E quindi quello che ormai succede da decenni in Gb o negli Usa ci sembra incredibile?
Basta andare a sfogliare i crediti di molti dischi per capire quanto la collaborazione fra il Mainstream e l’Indi sia normale. A memoria mi viene in mente un famoso disco di George Benson che aveva invitato al pianoforte un certo Herbie Hancock..o Prince con Maceo Parker..uff..quanti ce n’è!
Quello che mi rattrista è che la maggior parte degli artisti Indi…vorrebbe essere Mainstream..
Un tempo chi veniva dal basso, dai club, dai palchi, teneva a debita distanza Festival come quello di SanRemo..oggi invece se non ci vanno..è perché non li prendono ( ih ih ih tristezza). Ma perché?
L’Indi dovrebbe rappresentare la contro cultura, la sostanza, la realtà… non aspirare a Reality e porcate varie.
L’ultima chicca è Appino che risponde al redattore di The Voice…mancava solo scrivesse “Lei non sa chi sono io”…e certo che non lo sa, fa televisione, in un programma becero e poveraccio mica può sbobbinarsi la tua vita (e comunque un personal coach di canto valutiamolo mister e aggiungo : fatti na risata che sembri Saviano alla proiezione di un film dei Vanzina). Quindi per tornare a bomba alla tesi : Siamo un piccolo Kurdistan musicale?
Boh valutiamo questo:
Il Mainstream è triste e non sforna che artisti dai reality.

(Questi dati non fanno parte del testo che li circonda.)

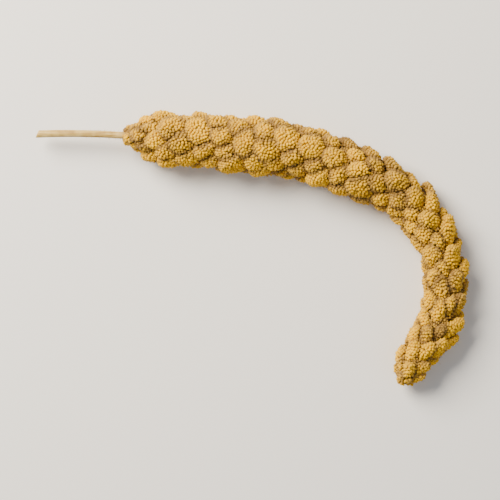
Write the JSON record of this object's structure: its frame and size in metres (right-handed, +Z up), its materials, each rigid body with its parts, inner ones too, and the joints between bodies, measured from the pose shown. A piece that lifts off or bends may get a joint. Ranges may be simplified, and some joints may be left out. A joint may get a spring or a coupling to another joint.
{
  "type": "millet seed head",
  "caption": "Dried foxtail millet head lying on its side: dense golden seed lobes along a hooked, tapering head, on a short cut straw stalk.",
  "frame": {"origin": "under the middle of the whole head and stalk, on the plane that the head lies on", "axes": "+X from the cut end of the stalk along the straight part of the head, +Z up, and the tip hooks round towards -Y"},
  "size_m": [0.2084, 0.1318, 0.0264],
  "materials": {
    "seed_husk": "dry satin husk",
    "straw": "dry fibrous straw"
  },
  "bodies": {
    "root": {"seed_head": "seed_husk", "stalk": "straw"}
  },
  "joints": []
}
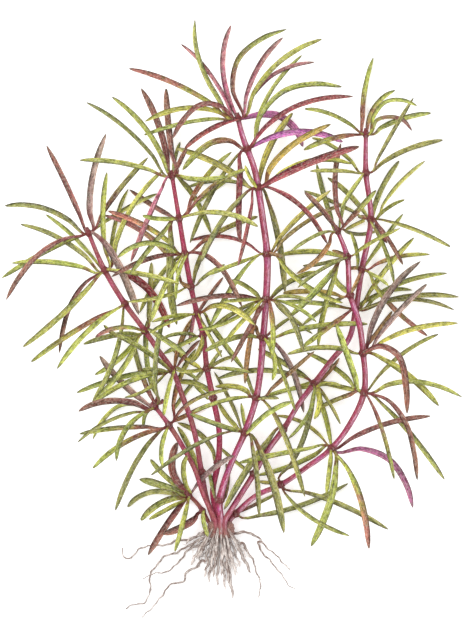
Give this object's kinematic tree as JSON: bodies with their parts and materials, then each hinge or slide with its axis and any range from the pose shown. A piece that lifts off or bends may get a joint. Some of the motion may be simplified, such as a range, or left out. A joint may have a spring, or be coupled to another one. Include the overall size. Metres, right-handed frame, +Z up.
{
  "type": "aquarium stem plant",
  "caption": "Bunch of slender crimson stems ringed with whorls of long narrow green and maroon leaves, lying on its back with its pale roots.",
  "frame": {"origin": "centre of the bounding box at its base, on the surface the plant lies on", "axes": "+Y along the stems from the roots to the growing tips, +Z up from the surface towards the viewer, +X to the viewer's right"},
  "size_m": [0.2766, 0.3602, 0.0577],
  "materials": {
    "leaf_green": "matte, fresh leaf",
    "leaf_maroon": "matte, fresh leaf",
    "stem": "smooth, slightly waxy fresh stem",
    "root": "matte, fine pale roots",
    "crown": "matte, fibrous root crown"
  },
  "bodies": {
    "root": {"leaf_far_left_6": "leaf_green", "leaf_left_9": "leaf_green", "leaf_right_7": "leaf_green", "leaf_right_8": "leaf_green", "leaves_base_front": "leaf_green", "leaves_base_left": "leaf_maroon", "leaves_far_left_1": "leaf_maroon", "leaves_far_left_2": "leaf_green", "leaves_far_left_3": "leaf_green", "leaves_far_left_4": "leaf_green", "leaves_far_left_5": "leaf_green", "leaves_left_1": "leaf_maroon", "leaves_left_2": "leaf_maroon", "leaves_left_3": "leaf_green", "leaves_left_4": "leaf_green", "leaves_left_5": "leaf_green", "leaves_left_6": "leaf_green", "leaves_left_7": "leaf_green", "leaves_left_8": "leaf_green", "leaves_low_left_1": "leaf_maroon", "leaves_low_left_2": "leaf_maroon", "leaves_low_right_1": "leaf_green", "leaves_low_right_2": "leaf_green", "leaves_low_right_3": "leaf_green", "leaves_low_right_4": "leaf_maroon", "leaves_low_right_5": "leaf_green", "leaves_low_right_6": "leaf_green", "leaves_low_right_7": "leaf_green", "leaves_low_right_8": "leaf_green", "leaves_right_1": "leaf_maroon", "leaves_right_2": "leaf_green", "leaves_right_3": "leaf_green", "leaves_right_4": "leaf_green", "leaves_right_5": "leaf_green", "leaves_right_6": "leaf_green", "leaves_side_shoot": "leaf_green", "leaves_tall_1": "leaf_maroon", "leaves_tall_2": "leaf_green", "leaves_tall_3": "leaf_green", "leaves_tall_4": "leaf_green", "leaves_tall_5": "leaf_green", "leaves_tall_6": "leaf_green", "leaves_tall_7": "leaf_green", "leaves_tall_8": "leaf_green", "root_crown": "crown", "root_left_1": "root", "root_left_2": "root", "root_left_3": "root", "root_left_4": "root", "root_right_1": "root", "root_right_2": "root", "root_right_3": "root", "side_shoot": "stem", "stem_far_left": "stem", "stem_left": "stem", "stem_low_left": "stem", "stem_low_right": "stem", "stem_right": "stem", "stem_tall": "stem"}
  },
  "joints": []
}
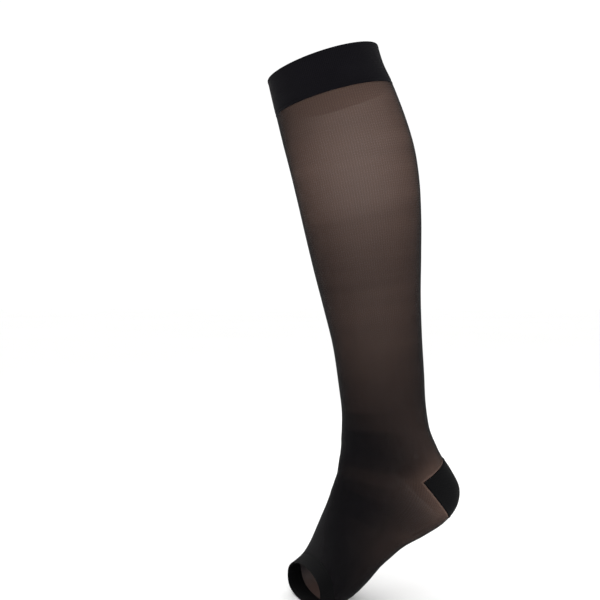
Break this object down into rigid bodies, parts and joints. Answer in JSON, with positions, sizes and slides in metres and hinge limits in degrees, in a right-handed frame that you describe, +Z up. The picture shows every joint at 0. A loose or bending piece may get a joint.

I brani degli artisti Mainstream sono l’ennesima brutta copia di artisti stranieri (poco importa se arrivati in ritardo)
Gli artisti Indi sembra vogliano diventare Mainstream come delle verginelle in attesa d’esser invitate ad un ballo.
La critica musicale è al 90% ufficio stampa - Copia Incolla - compiacente.
Dischi non se ne vendono ( e dai con sta storia)
il Live muove 8 euro, tanto che molti poveri cristi devono pensare a un lavoro secondario.
Ma non lo so, poi il Kurdistan non mi sembra così male.
Concludo con una frase di Jamey Aebersold (che se non lo conosci vuol dire che non hai studiato abbastanza) :
Scegli la tua musica, come scegli i tuoi amici.!
Hasta Eva Siempre ! ;-)
ed anche del termine "indie", forse :). La crisi ha aiutato ad abbattere barriere che non ci sono mai state, e si vanno a pescare le idee buone dove ci sono. In un paese meritrocratico, dovrebbe avvenire questo...
@marcopetrelli78 anche questo è vero !
Magari c'è solo un abuso del tetmine indipendente....
Articolo illuminato e luminoso. Concordo l'analisi lucida, non serve più aver paura (del buio!).